→ **Written problem**
Return every entry exactly as written.

→ **Supplied entries**
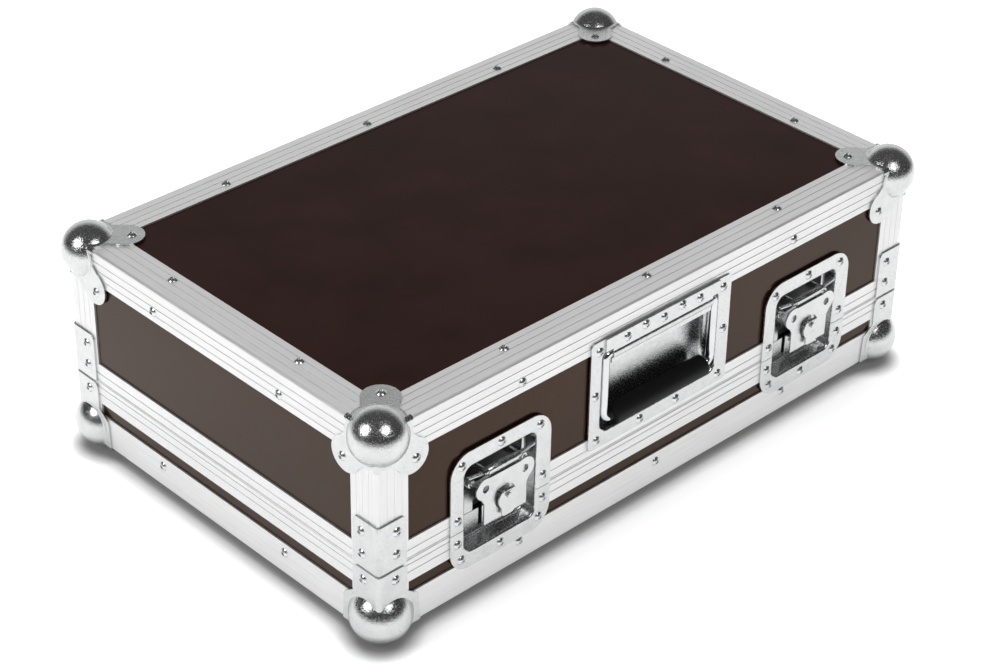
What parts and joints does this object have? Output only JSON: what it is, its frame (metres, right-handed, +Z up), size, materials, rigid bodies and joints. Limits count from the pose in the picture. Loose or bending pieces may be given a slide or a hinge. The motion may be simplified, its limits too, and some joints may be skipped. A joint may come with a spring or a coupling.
{
  "type": "mixer flight case",
  "caption": "Shallow base tray and deep hinged lid in film-faced plywood with aluminium edge rails, steel ball corners, recessed turn latches and a recessed bail handle.",
  "frame": {"origin": "on the floor, below the middle of the case over its ball corners", "axes": "+X to the right along the front, +Y to the hinged back, +Z up"},
  "size_m": [0.625, 0.3991, 0.2134],
  "materials": {
    "film_faced_ply": "dark brown phenolic film, satin",
    "satin_aluminium": "satin anodised, drawn grain along the rail",
    "zinc_plated_steel": "bright zinc plate",
    "rivet_steel": "plated blind rivets",
    "bright_chrome": "polished plate",
    "black_rubber": "smooth black grip",
    "black_foam": "dense open-cell foam"
  },
  "bodies": {
    "base": {"base_ball_front_left": "zinc_plated_steel", "base_ball_front_right": "zinc_plated_steel", "base_ball_rear_left": "zinc_plated_steel", "base_ball_rear_right": "zinc_plated_steel", "base_bottom_panel": "film_faced_ply", "base_closure": "satin_aluminium", "base_corner_posts": "satin_aluminium", "base_foam_bed": "black_foam", "base_foam_liners": "black_foam", "base_front_panel": "film_faced_ply", "base_front_rail": "satin_aluminium", "base_hinge_leaves": "zinc_plated_steel", "base_left_panel": "film_faced_ply", "base_left_rail": "satin_aluminium", "base_rear_panel": "film_faced_ply", "base_rear_rail": "satin_aluminium", "base_right_panel": "film_faced_ply", "base_right_rail": "satin_aluminium", "base_rivets": "rivet_steel", "hinge_pins": "bright_chrome", "latch_keepers": "zinc_plated_steel", "latch_left_lower_dish": "zinc_plated_steel", "latch_right_lower_dish": "zinc_plated_steel"},
    "lid": {"handle_axle_strip": "zinc_plated_steel", "handle_dish": "zinc_plated_steel", "latch_brackets": "zinc_plated_steel", "latch_hinge_pins": "bright_chrome", "latch_left_upper_dish": "zinc_plated_steel", "latch_right_upper_dish": "zinc_plated_steel", "lid_ball_front_left": "zinc_plated_steel", "lid_ball_front_right": "zinc_plated_steel", "lid_ball_rear_left": "zinc_plated_steel", "lid_ball_rear_right": "zinc_plated_steel", "lid_closure": "satin_aluminium", "lid_corner_braces": "zinc_plated_steel", "lid_corner_posts": "satin_aluminium", "lid_foam_liners": "black_foam", "lid_foam_pad": "black_foam", "lid_front_panel": "film_faced_ply", "lid_front_rail": "satin_aluminium", "lid_hinge_leaves": "zinc_plated_steel", "lid_left_panel": "film_faced_ply", "lid_left_rail": "satin_aluminium", "lid_rear_panel": "film_faced_ply", "lid_rear_rail": "satin_aluminium", "lid_right_panel": "film_faced_ply", "lid_right_rail": "satin_aluminium", "lid_rivets": "rivet_steel", "lid_top_panel": "film_faced_ply"},
    "handle": {"handle_bail": "bright_chrome", "handle_grip": "black_rubber"},
    "left_carrier": {"latch_left_carrier": "zinc_plated_steel"},
    "left_hook": {"latch_left_hook": "zinc_plated_steel"},
    "left_cam": {"latch_left_cam": "zinc_plated_steel"},
    "left_wing": {"latch_left_wing": "zinc_plated_steel"},
    "right_carrier": {"latch_right_carrier": "zinc_plated_steel"},
    "right_hook": {"latch_right_hook": "zinc_plated_steel"},
    "right_cam": {"latch_right_cam": "zinc_plated_steel"},
    "right_wing": {"latch_right_wing": "zinc_plated_steel"}
  },
  "joints": [
    {"name": "lid_hinge", "type": "hinge", "parent": "base", "child": "lid", "pos_m": [0, 0.192, 0.0737], "axis": [-1, 0, 0], "range_deg": [0, 100]},
    {"name": "handle_swing", "type": "hinge", "parent": "lid", "child": "handle", "pos_m": [-0.0025, -0.187, 0.1651], "axis": [-1, 0, 0], "range_deg": [0, 90]},
    {"name": "left_latch_swing", "type": "hinge", "parent": "lid", "child": "left_carrier", "pos_m": [-0.177, -0.189, 0.1177], "axis": [-1, 0, 0], "range_deg": [0, 70]},
    {"name": "left_latch_turn", "type": "hinge", "parent": "left_carrier", "child": "left_cam", "pos_m": [-0.177, -0.1944, 0.0897], "axis": [0, -1, 0], "range_deg": [0, 180]},
    {"name": "left_wing_fold", "type": "hinge", "parent": "left_cam", "child": "left_wing", "pos_m": [-0.177, -0.1969, 0.097], "axis": [-1, 0, 0], "range_deg": [0, 90]},
    {"name": "left_hook_slide", "type": "slide", "parent": "left_carrier", "child": "left_hook", "axis": [0, 0, -1], "range_m": [0, 0.0061]},
    {"name": "right_latch_swing", "type": "hinge", "parent": "lid", "child": "right_carrier", "pos_m": [0.177, -0.189, 0.1177], "axis": [-1, 0, 0], "range_deg": [0, 70]},
    {"name": "right_latch_turn", "type": "hinge", "parent": "right_carrier", "child": "right_cam", "pos_m": [0.177, -0.1944, 0.0897], "axis": [0, -1, 0], "range_deg": [0, 180]},
    {"name": "right_wing_fold", "type": "hinge", "parent": "right_cam", "child": "right_wing", "pos_m": [0.177, -0.1969, 0.097], "axis": [-1, 0, 0], "range_deg": [0, 90]},
    {"name": "right_hook_slide", "type": "slide", "parent": "right_carrier", "child": "right_hook", "axis": [0, 0, -1], "range_m": [0, 0.0061]}
  ],
  "couplings": [
    {"joint": "left_hook_slide", "follows": "left_latch_turn", "m_per_rad": 0.0019099},
    {"joint": "right_hook_slide", "follows": "right_latch_turn", "m_per_rad": 0.0019099}
  ]
}
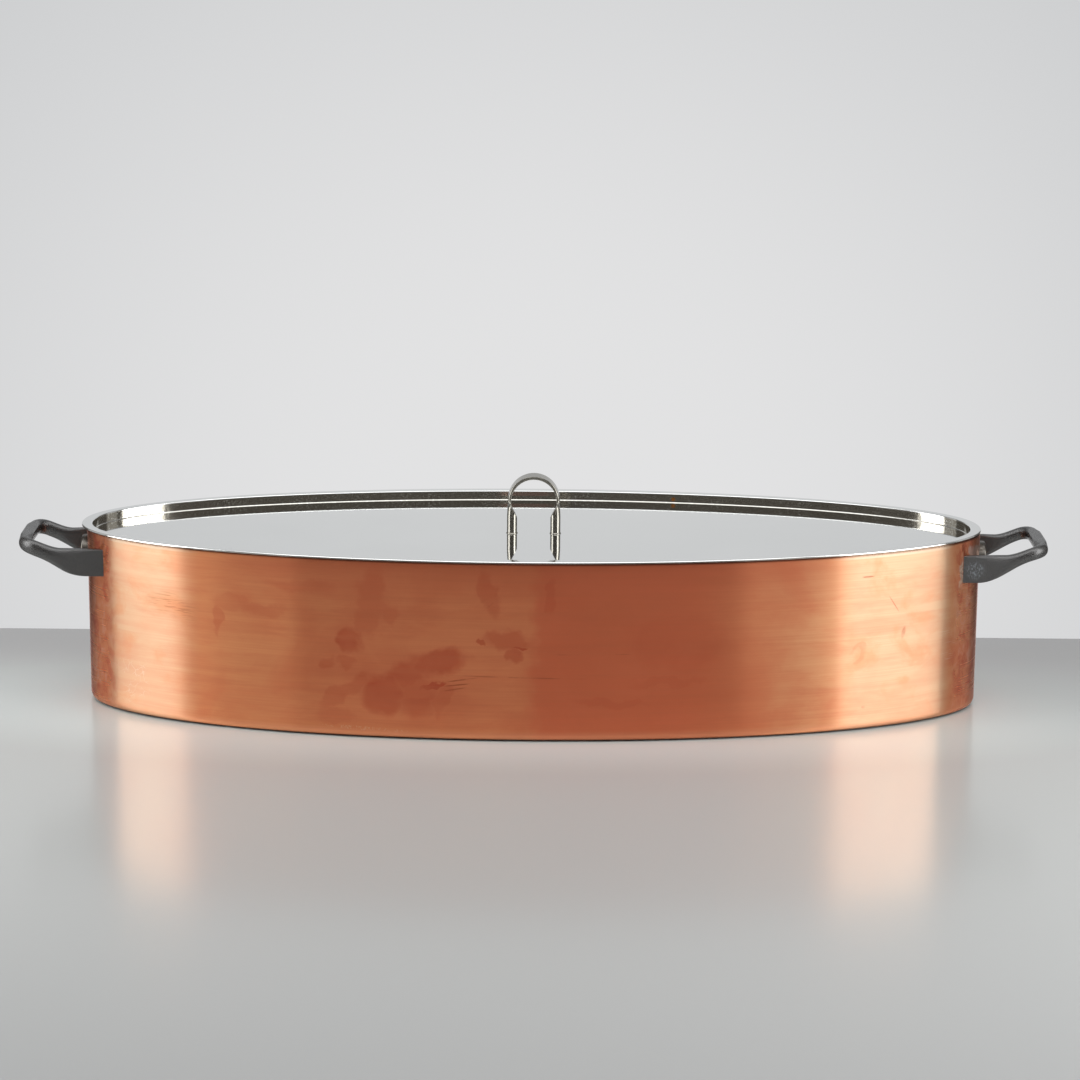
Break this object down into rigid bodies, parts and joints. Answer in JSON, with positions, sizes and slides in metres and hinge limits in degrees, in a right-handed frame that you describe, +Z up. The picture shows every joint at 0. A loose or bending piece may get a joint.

→ **Finished task**
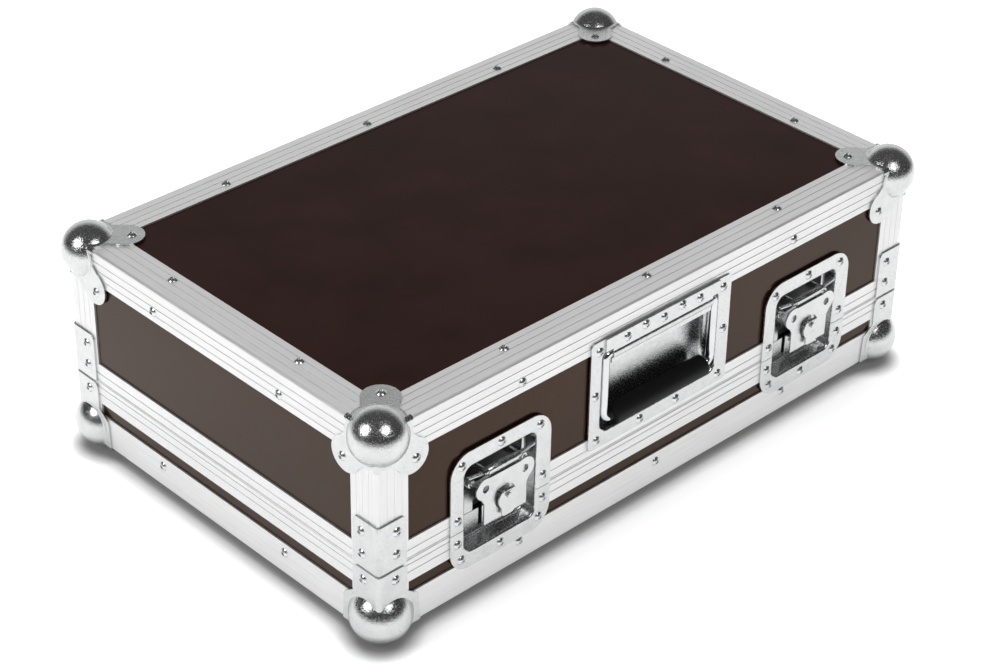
What parts and joints does this object have? Output only JSON: what it is, its frame (metres, right-handed, +Z up), size, materials, rigid bodies and joints. Limits count from the pose in the picture. Loose or bending pieces may be given a slide or a hinge. The motion may be simplified, its limits too, and some joints may be skipped. A joint may come with a spring or a coupling.
{
  "type": "mixer flight case",
  "caption": "Shallow base tray and deep hinged lid in film-faced plywood with aluminium edge rails, steel ball corners, recessed turn latches and a recessed bail handle.",
  "frame": {"origin": "on the floor, below the middle of the case over its ball corners", "axes": "+X to the right along the front, +Y to the hinged back, +Z up"},
  "size_m": [0.625, 0.3991, 0.2134],
  "materials": {
    "film_faced_ply": "dark brown phenolic film, satin",
    "satin_aluminium": "satin anodised, drawn grain along the rail",
    "zinc_plated_steel": "bright zinc plate",
    "rivet_steel": "plated blind rivets",
    "bright_chrome": "polished plate",
    "black_rubber": "smooth black grip",
    "black_foam": "dense open-cell foam"
  },
  "bodies": {
    "base": {"base_ball_front_left": "zinc_plated_steel", "base_ball_front_right": "zinc_plated_steel", "base_ball_rear_left": "zinc_plated_steel", "base_ball_rear_right": "zinc_plated_steel", "base_bottom_panel": "film_faced_ply", "base_closure": "satin_aluminium", "base_corner_posts": "satin_aluminium", "base_foam_bed": "black_foam", "base_foam_liners": "black_foam", "base_front_panel": "film_faced_ply", "base_front_rail": "satin_aluminium", "base_hinge_leaves": "zinc_plated_steel", "base_left_panel": "film_faced_ply", "base_left_rail": "satin_aluminium", "base_rear_panel": "film_faced_ply", "base_rear_rail": "satin_aluminium", "base_right_panel": "film_faced_ply", "base_right_rail": "satin_aluminium", "base_rivets": "rivet_steel", "hinge_pins": "bright_chrome", "latch_keepers": "zinc_plated_steel", "latch_left_lower_dish": "zinc_plated_steel", "latch_right_lower_dish": "zinc_plated_steel"},
    "lid": {"handle_axle_strip": "zinc_plated_steel", "handle_dish": "zinc_plated_steel", "latch_brackets": "zinc_plated_steel", "latch_hinge_pins": "bright_chrome", "latch_left_upper_dish": "zinc_plated_steel", "latch_right_upper_dish": "zinc_plated_steel", "lid_ball_front_left": "zinc_plated_steel", "lid_ball_front_right": "zinc_plated_steel", "lid_ball_rear_left": "zinc_plated_steel", "lid_ball_rear_right": "zinc_plated_steel", "lid_closure": "satin_aluminium", "lid_corner_braces": "zinc_plated_steel", "lid_corner_posts": "satin_aluminium", "lid_foam_liners": "black_foam", "lid_foam_pad": "black_foam", "lid_front_panel": "film_faced_ply", "lid_front_rail": "satin_aluminium", "lid_hinge_leaves": "zinc_plated_steel", "lid_left_panel": "film_faced_ply", "lid_left_rail": "satin_aluminium", "lid_rear_panel": "film_faced_ply", "lid_rear_rail": "satin_aluminium", "lid_right_panel": "film_faced_ply", "lid_right_rail": "satin_aluminium", "lid_rivets": "rivet_steel", "lid_top_panel": "film_faced_ply"},
    "handle": {"handle_bail": "bright_chrome", "handle_grip": "black_rubber"},
    "left_carrier": {"latch_left_carrier": "zinc_plated_steel"},
    "left_hook": {"latch_left_hook": "zinc_plated_steel"},
    "left_cam": {"latch_left_cam": "zinc_plated_steel"},
    "left_wing": {"latch_left_wing": "zinc_plated_steel"},
    "right_carrier": {"latch_right_carrier": "zinc_plated_steel"},
    "right_hook": {"latch_right_hook": "zinc_plated_steel"},
    "right_cam": {"latch_right_cam": "zinc_plated_steel"},
    "right_wing": {"latch_right_wing": "zinc_plated_steel"}
  },
  "joints": [
    {"name": "lid_hinge", "type": "hinge", "parent": "base", "child": "lid", "pos_m": [0, 0.192, 0.0737], "axis": [-1, 0, 0], "range_deg": [0, 100]},
    {"name": "handle_swing", "type": "hinge", "parent": "lid", "child": "handle", "pos_m": [-0.0025, -0.187, 0.1651], "axis": [-1, 0, 0], "range_deg": [0, 90]},
    {"name": "left_latch_swing", "type": "hinge", "parent": "lid", "child": "left_carrier", "pos_m": [-0.177, -0.189, 0.1177], "axis": [-1, 0, 0], "range_deg": [0, 70]},
    {"name": "left_latch_turn", "type": "hinge", "parent": "left_carrier", "child": "left_cam", "pos_m": [-0.177, -0.1944, 0.0897], "axis": [0, -1, 0], "range_deg": [0, 180]},
    {"name": "left_wing_fold", "type": "hinge", "parent": "left_cam", "child": "left_wing", "pos_m": [-0.177, -0.1969, 0.097], "axis": [-1, 0, 0], "range_deg": [0, 90]},
    {"name": "left_hook_slide", "type": "slide", "parent": "left_carrier", "child": "left_hook", "axis": [0, 0, -1], "range_m": [0, 0.0061]},
    {"name": "right_latch_swing", "type": "hinge", "parent": "lid", "child": "right_carrier", "pos_m": [0.177, -0.189, 0.1177], "axis": [-1, 0, 0], "range_deg": [0, 70]},
    {"name": "right_latch_turn", "type": "hinge", "parent": "right_carrier", "child": "right_cam", "pos_m": [0.177, -0.1944, 0.0897], "axis": [0, -1, 0], "range_deg": [0, 180]},
    {"name": "right_wing_fold", "type": "hinge", "parent": "right_cam", "child": "right_wing", "pos_m": [0.177, -0.1969, 0.097], "axis": [-1, 0, 0], "range_deg": [0, 90]},
    {"name": "right_hook_slide", "type": "slide", "parent": "right_carrier", "child": "right_hook", "axis": [0, 0, -1], "range_m": [0, 0.0061]}
  ],
  "couplings": [
    {"joint": "left_hook_slide", "follows": "left_latch_turn", "m_per_rad": 0.0019099},
    {"joint": "right_hook_slide", "follows": "right_latch_turn", "m_per_rad": 0.0019099}
  ]
}
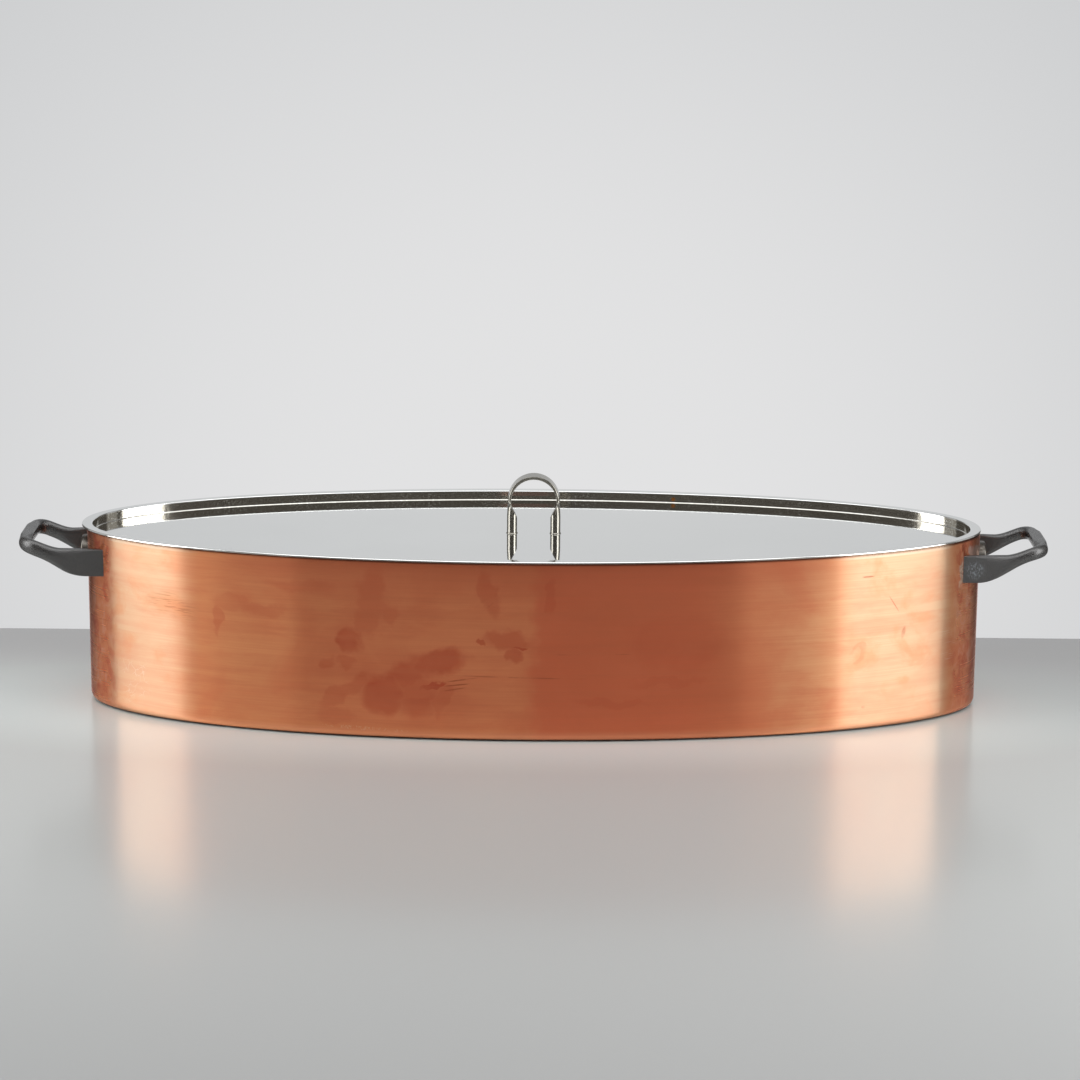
Break this object down into rigid bodies, parts and joints. Answer in JSON, with positions, sizes and slides in metres and hinge limits in degrees, in a right-handed frame that you describe, +Z up. The picture shows every joint at 0. A loose or bending piece may get a joint.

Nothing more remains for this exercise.